Quote exactly, and only, the lines from the one with "Continue the three.js" down to the one with "add_studio()", both included.

• **Entries provided**:
:::::

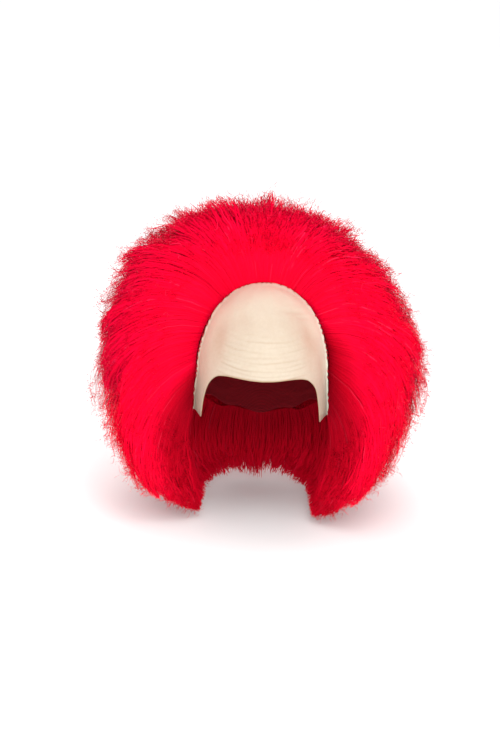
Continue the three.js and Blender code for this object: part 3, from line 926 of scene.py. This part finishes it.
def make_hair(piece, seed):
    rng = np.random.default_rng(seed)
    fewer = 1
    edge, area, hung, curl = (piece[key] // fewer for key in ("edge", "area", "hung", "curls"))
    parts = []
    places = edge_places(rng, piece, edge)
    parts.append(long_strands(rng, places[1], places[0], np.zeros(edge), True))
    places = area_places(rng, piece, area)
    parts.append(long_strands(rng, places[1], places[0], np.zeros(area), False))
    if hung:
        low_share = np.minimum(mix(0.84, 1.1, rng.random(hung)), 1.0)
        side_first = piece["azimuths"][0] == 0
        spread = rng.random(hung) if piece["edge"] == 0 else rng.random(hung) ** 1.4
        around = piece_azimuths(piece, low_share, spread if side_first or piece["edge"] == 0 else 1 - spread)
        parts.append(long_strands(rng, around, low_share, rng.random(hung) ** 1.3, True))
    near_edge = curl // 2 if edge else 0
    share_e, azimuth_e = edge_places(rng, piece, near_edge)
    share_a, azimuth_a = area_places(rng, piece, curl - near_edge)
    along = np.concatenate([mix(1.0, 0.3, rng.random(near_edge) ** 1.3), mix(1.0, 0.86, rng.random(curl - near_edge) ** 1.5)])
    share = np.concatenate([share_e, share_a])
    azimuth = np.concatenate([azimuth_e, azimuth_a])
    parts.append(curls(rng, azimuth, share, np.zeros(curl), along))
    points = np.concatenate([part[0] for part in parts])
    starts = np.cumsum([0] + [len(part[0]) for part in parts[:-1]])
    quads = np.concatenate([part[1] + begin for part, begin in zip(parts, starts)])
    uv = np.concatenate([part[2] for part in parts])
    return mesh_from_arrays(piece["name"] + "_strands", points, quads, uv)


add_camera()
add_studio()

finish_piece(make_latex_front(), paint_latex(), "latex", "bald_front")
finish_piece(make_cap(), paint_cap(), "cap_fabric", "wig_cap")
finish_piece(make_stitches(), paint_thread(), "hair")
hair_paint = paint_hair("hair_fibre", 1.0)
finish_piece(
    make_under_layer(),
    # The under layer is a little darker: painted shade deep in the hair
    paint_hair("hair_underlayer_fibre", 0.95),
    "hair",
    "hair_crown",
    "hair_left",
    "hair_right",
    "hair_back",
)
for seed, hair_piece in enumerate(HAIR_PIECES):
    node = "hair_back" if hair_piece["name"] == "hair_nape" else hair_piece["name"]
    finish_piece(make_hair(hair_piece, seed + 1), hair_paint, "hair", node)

:::::

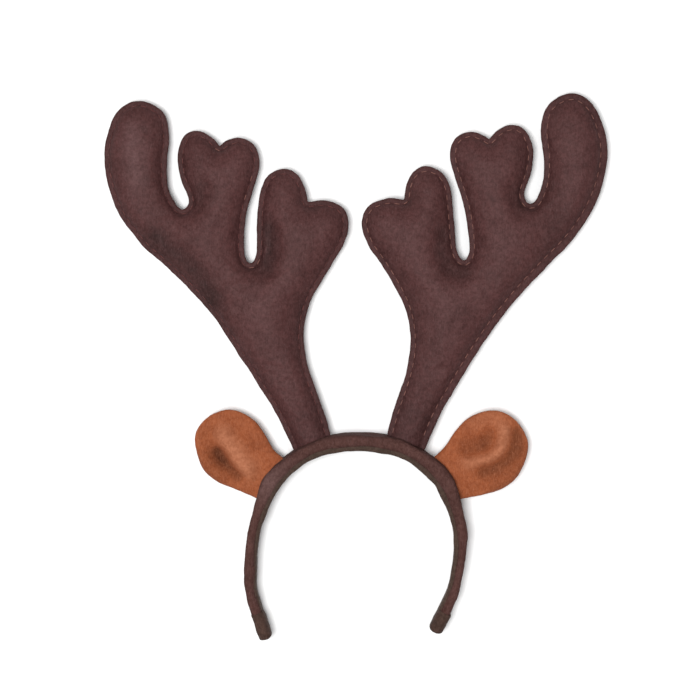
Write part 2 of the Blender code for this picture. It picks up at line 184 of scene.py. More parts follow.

:::::

• **Solution below**:
Continue the three.js and Blender code for this object: part 3, from line 926 of scene.py. This part finishes it.
def make_hair(piece, seed):
    rng = np.random.default_rng(seed)
    fewer = 1
    edge, area, hung, curl = (piece[key] // fewer for key in ("edge", "area", "hung", "curls"))
    parts = []
    places = edge_places(rng, piece, edge)
    parts.append(long_strands(rng, places[1], places[0], np.zeros(edge), True))
    places = area_places(rng, piece, area)
    parts.append(long_strands(rng, places[1], places[0], np.zeros(area), False))
    if hung:
        low_share = np.minimum(mix(0.84, 1.1, rng.random(hung)), 1.0)
        side_first = piece["azimuths"][0] == 0
        spread = rng.random(hung) if piece["edge"] == 0 else rng.random(hung) ** 1.4
        around = piece_azimuths(piece, low_share, spread if side_first or piece["edge"] == 0 else 1 - spread)
        parts.append(long_strands(rng, around, low_share, rng.random(hung) ** 1.3, True))
    near_edge = curl // 2 if edge else 0
    share_e, azimuth_e = edge_places(rng, piece, near_edge)
    share_a, azimuth_a = area_places(rng, piece, curl - near_edge)
    along = np.concatenate([mix(1.0, 0.3, rng.random(near_edge) ** 1.3), mix(1.0, 0.86, rng.random(curl - near_edge) ** 1.5)])
    share = np.concatenate([share_e, share_a])
    azimuth = np.concatenate([azimuth_e, azimuth_a])
    parts.append(curls(rng, azimuth, share, np.zeros(curl), along))
    points = np.concatenate([part[0] for part in parts])
    starts = np.cumsum([0] + [len(part[0]) for part in parts[:-1]])
    quads = np.concatenate([part[1] + begin for part, begin in zip(parts, starts)])
    uv = np.concatenate([part[2] for part in parts])
    return mesh_from_arrays(piece["name"] + "_strands", points, quads, uv)


add_camera()
add_studio()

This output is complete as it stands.